Я верю, что Бог есть Любовь. И Его Любовь безмерна и безгранична и излечит всё.
Мне станут сейчас возражать про человеческую свободу, про греховное поврежденное произволение. Я сам про это, кому хочешь, сам могу возразить.
Но разве в жизни каждого из нас не бывало, когда Бог нам, бодливым коровам, рог не давал? Разве Бог не упреждает нас многажды на дню против греха? Разве нет у нас опыта, когда нежданно произволение наше развернулось вдруг от зла к добру?
Сами мы развернулись? Или всё ж таки Бог Любовью Своею развернул нас?
Если мы, будучи злы, нарушаем свободу человека ко благу: останавливаем самоубийц, связываем руки насильникам, лечим больных часто против их желания, неужели же любящий нас Господь будет холодно и равнодушно взирать на гибель своей твари, приговаривая:
– Ах, я не могу ничего поделать, я умываю руки, я обещал не касаться их свободы!
Как Он это будет делать? И будет ли Он это делать только здесь, или там, за гробом продолжит?
Мне кажется, есть какое-то высокомерие по отношению к Богу говорить, что со смертью всякое дело спасения заканчивается. Бог, существующий не во времени, приведший нас однажды из небытия в вечность, для чего станет делить эту вечность на отрезки: от и до?
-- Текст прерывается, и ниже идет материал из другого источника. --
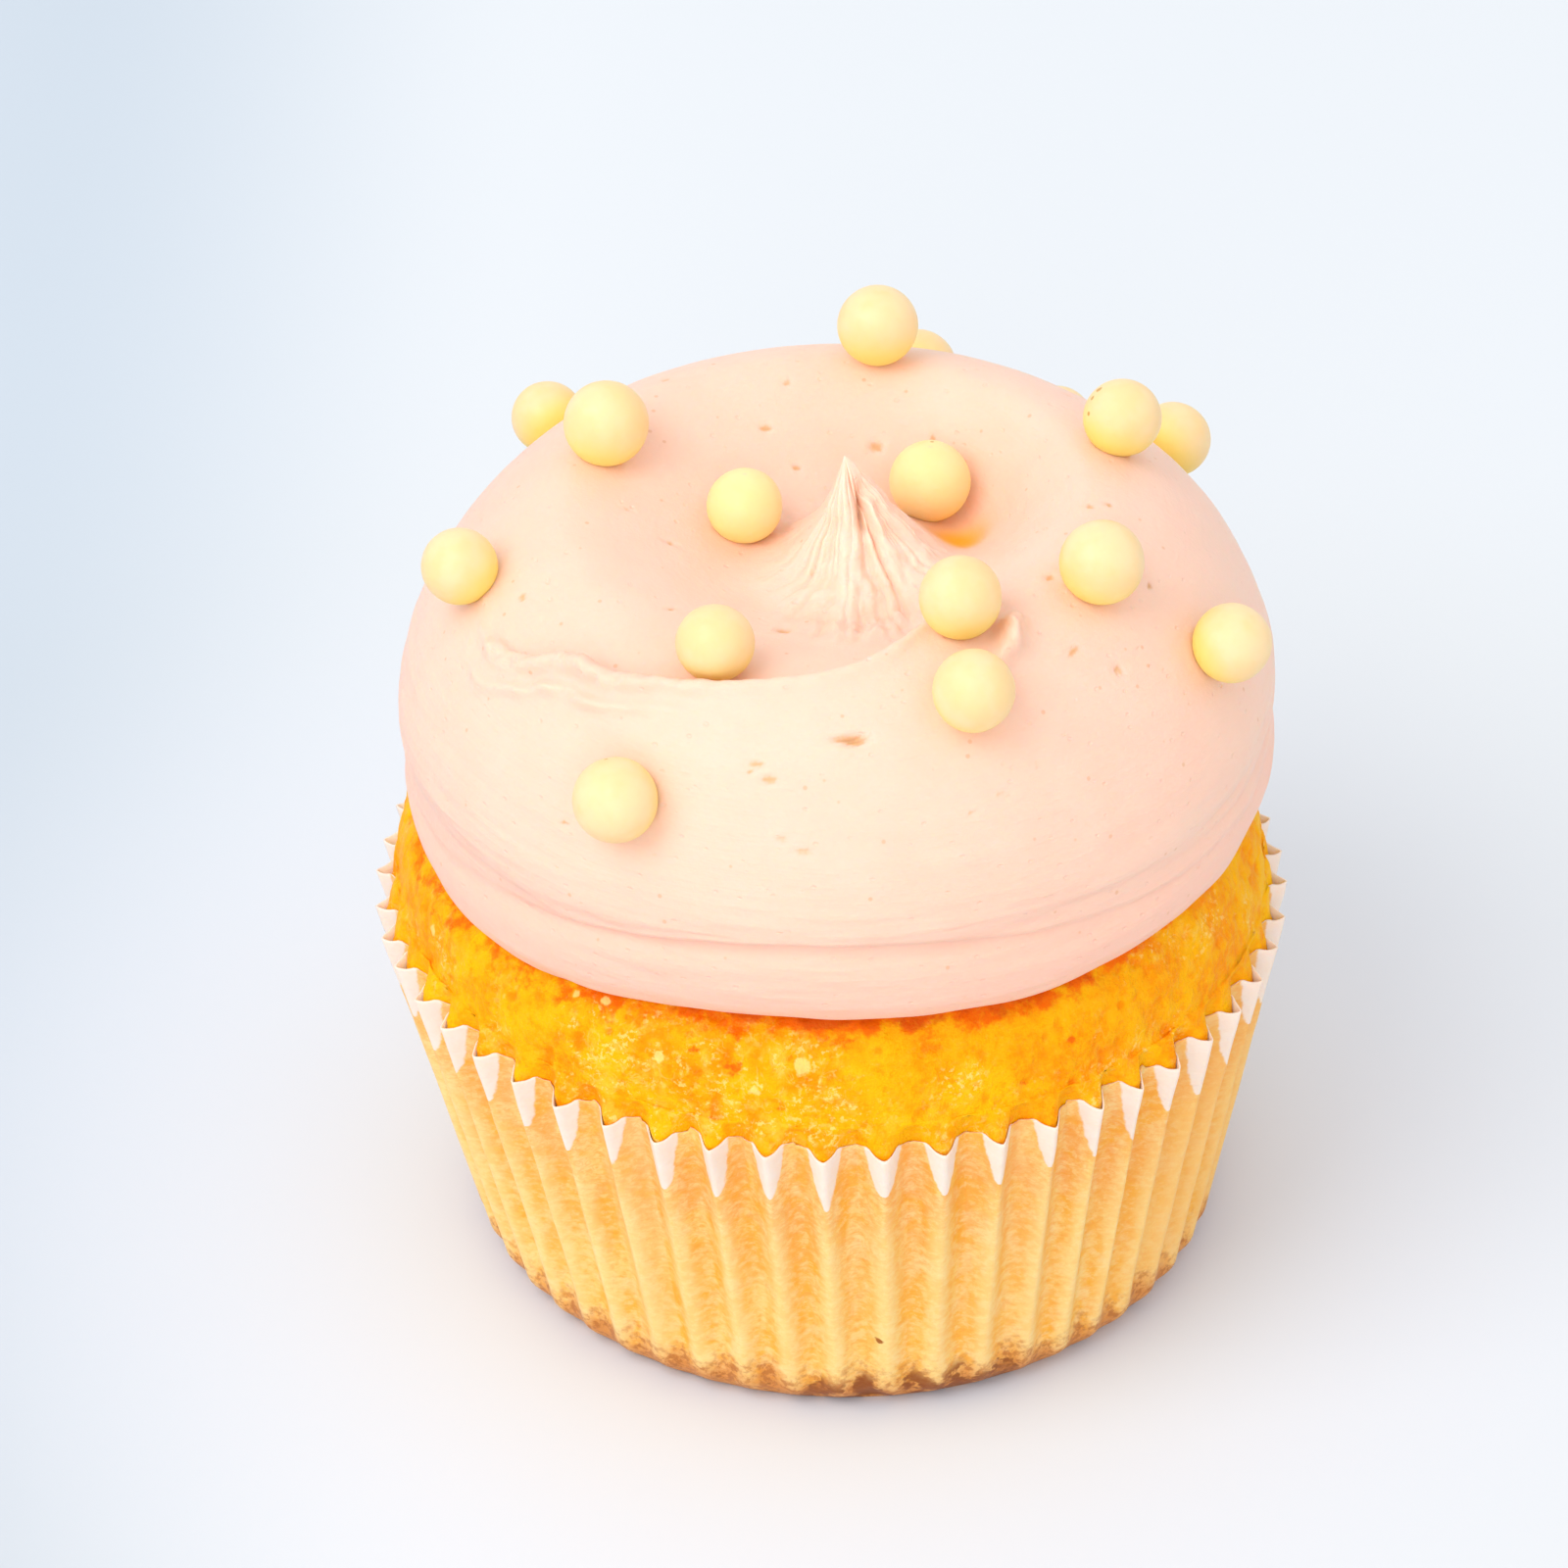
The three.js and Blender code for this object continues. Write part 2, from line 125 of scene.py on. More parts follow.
# Air holes in the frosting: turn, distance from the middle, half width, depth, stretch round
AIR_HOLES = (
    (111, 13.5, 0.35, 0.3, 1.6), (100, 16.9, 0.3, 0.2, 1.5), (75, 12.6, 0.4, 0.35, 1.6),
    (107, 10.2, 0.3, 0.25, 1.2), (58, 14.4, 0.25, 0.2, 1.2), (185, 12.2, 0.3, 0.25, 1.2),
    (223, 15.8, 0.3, 0.25, 0.8), (251, 11.7, 0.5, 0.4, 1.2), (201, 23.9, 0.25, 0.2, 2.0),
    (320, 27.1, 0.35, 0.3, 1.2), (352, 19.5, 0.3, 0.25, 1.0), (354, 20.8, 0.3, 0.25, 1.0),
    (324, 19.9, 0.35, 0.25, 1.2), (274, 26.1, 0.42, 0.55, 2.0), (273, 26.0, 0.3, 0.4, 5.0),
    (315, 24.9, 0.35, 0.2, 2.2), (338, 25.2, 0.3, 0.25, 1.0), (259, 27.3, 0.3, 0.18, 2.4),
    (261, 28.0, 0.35, 0.2, 2.0), (258, 27.7, 0.25, 0.18, 1.5), (263, 30.4, 0.25, 0.15, 2.4),
    (266, 30.8, 0.3, 0.15, 2.6), (289, 30.1, 0.25, 0.15, 1.4), (294, 29.8, 0.25, 0.15, 2.6),
    (232, 31.3, 0.25, 0.2, 1.4), (300, 29.1, 0.25, 0.15, 1.5), (175, 14.9, 0.25, 0.15, 1.2),
    (40, 24.0, 0.3, 0.2, 1.6), (95, 25.0, 0.3, 0.2, 1.4), (125, 21.0, 0.25, 0.2, 1.8),
    (150, 27.5, 0.3, 0.15, 1.6), (170, 29.0, 0.25, 0.15, 1.4), (70, 24.5, 0.25, 0.2, 1.2),
)

# Pits, dented and painted dark with their shade, and pale flecks in the shown side of the crumb, and a mark
# on the paper: place, half width
CRUMB_PITS = (
    ((-7.9, -31.1, 34.8), 0.65), ((-7.2, -31.2, 34.7), 0.65), ((-2.0, -32.3, 34.3), 0.4),
    ((-3.8, -32.7, 32.1), 0.4), ((-10.1, -30.1, 35.5), 0.5), ((1.1, -31.0, 36.9), 0.6),
    ((-3.2, -31.4, 35.9), 0.35), ((14.0, -29.7, 32.3), 0.4), ((-15.0, -27.3, 36.3), 0.4),
    ((17.4, -27.3, 34.3), 0.4), ((-6.4, -29.7, 37.4), 0.5), ((-8.6, -28.8, 37.7), 0.5),
)
CRUMB_FLECKS = (
    ((-2.2, -31.8, 35.4), 0.8), ((-29.8, -13.1, 33.6), 0.5), ((-16.6, -25.8, 36.7), 0.45),
    ((-18.8, -24.5, 36.5), 0.4), ((-5.7, -32.2, 33.3), 0.5), ((-12.7, -29.6, 34.6), 0.5),
)
PAPER_MARK = (3.6, -29.7, 7.9)
TOASTED_PLACE = (5.5, -28.0, 1.5)
# Painted shade on the right side of the paper: its middle, and the distances where it is full and gone
SHADED_SIDE = dict(place=(33.0, -6.0, 16.0), full=12, gone=26)
# Where the painted glints and sheen on the crumb gather most
GLINT_PLACE = (-9.0, -30.5, 35.0)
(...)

Или еще скажут: а некрещеные? А язычники? А непросвещенные?
Вот китайцы, например. И что же? Полтора миллиарда непросвещенных Христовой верой китайцев? Миллиарды до них и миллиарды после них? Бог создал их на погибель? Это такие Божьи черновики? Не получилось – в огонь, снова не получилось – снова в огонь?
Разве что-то из того, что мы знаем о Христе, позволяет нам так думать?
Они Божьи люди, все эти китайцы. Божьи! Не меньше, чем мы. И им явится. И их просветит. И их согреет.
Не насилием, думаю, но являя Себя снова и снова в движении прохладного ветра, Во Свете Своем, во взгляде Христовых глаз, в добрых, ободряющих словах, Он заразит нас этой Любовью, Он очарует нас, Он завлечет, Он сделает для нас невозможным быть без Него, всех-всех-всех, всех чад Своих приведет к Себе, я верю, я надеюсь.